:: Recorded information ::
---*---
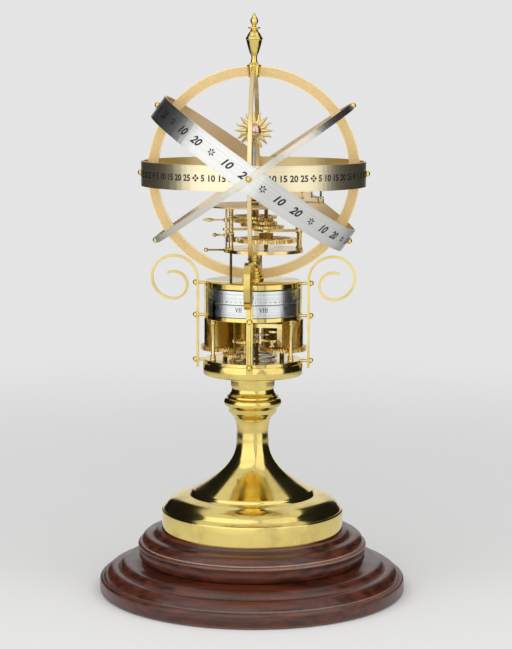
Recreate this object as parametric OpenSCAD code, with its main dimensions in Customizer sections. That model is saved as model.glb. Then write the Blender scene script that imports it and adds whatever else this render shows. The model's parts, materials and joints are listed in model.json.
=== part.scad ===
// Orrery clock: a turned wooden base and brass foot carry a drum with the movement
// and two turning chapter rings, and above it a skeleton sphere of rings and bands
// round a small geared planetarium. Millimetres, +Z up, origin at the middle of the
// underside. The four scroll brackets stand close to the X and Y axes.

/* [Wooden base] */
// Diameter of the lower wooden tier
plinth_d = 236; // [210:1:260]
// Height of the lower wooden tier
plinth_h = 23.9; // [22:0.1:30]
// Diameter of the upper wooden tier
step_d = 177; // [150:1:182]
// Height of the upper wooden tier
step_h = 23.3; // [21:0.1:30]
// Thickness of the felt that shows below the wood
felt_show = 0.8; // [0.4:0.1:2]

/* [Brass foot] */
// Diameter of the skirt of the trumpet foot
foot_d = 140; // [124:1:146]
// Height of the trumpet foot
foot_h = 86.6; // [78:0.1:100]
// Diameter of the narrowest part of the trumpet
neck_d = 24; // [20:0.5:30]
// Wall of the spun brass
foot_wall = 2; // [1.2:0.1:2.6]
// Largest diameter of the turned knop
knop_d = 44.4; // [40:0.2:52]
// Height of the turned knop
knop_h = 34; // [30:0.1:40]
// Diameter of the steel tie rod
rod_d = 8; // [5:0.5:9]

/* [Drum] */
// Diameter of the solid disc under the movement
disc_d = 76.4; // [75:0.2:80]
// Thickness of that disc
disc_h = 9.4; // [8:0.1:14]
// Diameter of the three movement plates
plate_d = 73; // [72.6:0.1:74]
// Thickness of the lower plate
lower_plate_t = 2.4; // [2:0.1:3]
// Height between the lower and the middle plate
drum_gap = 31.9; // [31:0.1:36]
// Thickness of the middle plate
middle_plate_t = 2.9; // [2:0.1:4]
// Thickness of the top plate
top_plate_t = 4.1; // [3.6:0.1:6]
// Diameter of the drum pillars
pillar_d = 3; // [2.4:0.1:3.4]
// Radius of the circle that the pillars stand on
pillar_r = 34; // [33.6:0.1:34.4]

/* [Chapter rings] */
// Outer diameter of the hour ring and the minute ring
ring_d = 72.6; // [70:0.1:73]
// Height of the hour ring
hour_h = 9.3; // [9:0.1:14]
// Height of the minute ring
minute_h = 10.1; // [9:0.1:14]
// Wall of the chapter rings
ring_wall = 1.5; // [1:0.1:2.5]
// Running gap between the rings and next to the plates
ring_gap = 0.5; // [0.3:0.05:0.9]

/* [Scroll brackets] */
// Turn of the four brackets from the X and Y axes
bracket_turn = 2.5; // [0:0.1:5]
// Radius at the middle of the bracket strips
bracket_r = 42.5; // [42:0.1:46]
// Width of the strip
strip_w = 4.8; // [4:0.1:7]
// Thickness of the strip
strip_t = 1.7; // [1.2:0.1:2.2]
// Mean radius of the outer turn of the scroll
scroll_r = 16.5; // [14:0.1:20]
// Mean radius of the inner turn of the scroll
scroll_eye_r = 10.4; // [8:0.1:11]
// Diameter of the ball heads of the screws
ball_d = 4.6; // [3.6:0.1:5.4]
// Diameter of the screw shanks
shank_d = 1.6; // [1.2:0.1:2]

/* [Skeleton sphere] */
// Outer diameter of the meridian ring
meridian_d = 161.4; // [156:0.2:164]
// Width of the meridian ring seen from the side
meridian_w = 8; // [6:0.1:9]
// Thickness of the meridian ring
meridian_t = 3; // [2:0.1:4]
// Gap between the top plate and the meridian ring
ring_lift = 0.8; // [0.3:0.1:9]
// Turn of the sphere round the vertical axis
sphere_turn = 3.7; // [0:0.1:12]
// Gap between the meridian ring and the level band
equator_gap = 3; // [2:0.1:5]
// Height of the two broad bands
band_w = 18.6; // [12:0.2:19]
// Wall of the level band
equator_wall = 1.5; // [1:0.1:1.6]
// Gap between the level band and the broad slanting band
ecliptic_gap = 1.8; // [0.6:0.1:4]
// Wall of the slanting bands
band_wall = 1.2; // [0.8:0.1:1.3]
// Gap between the broad and the narrow slanting band
lunar_gap = 0.5; // [0.4:0.1:3]
// Width of the narrow slanting band
lunar_w = 4.8; // [4:0.2:9]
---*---
:: Challenge ::
Return every line above in which the string "with" occurs.

:: Output of the exercise ::
Recreate this object as parametric OpenSCAD code, with its main dimensions in Customizer sections. That model is saved as model.glb. Then write the Blender scene script that imports it and adds whatever else this render shows. The model's parts, materials and joints are listed in model.json.
// Orrery clock: a turned wooden base and brass foot carry a drum with the movement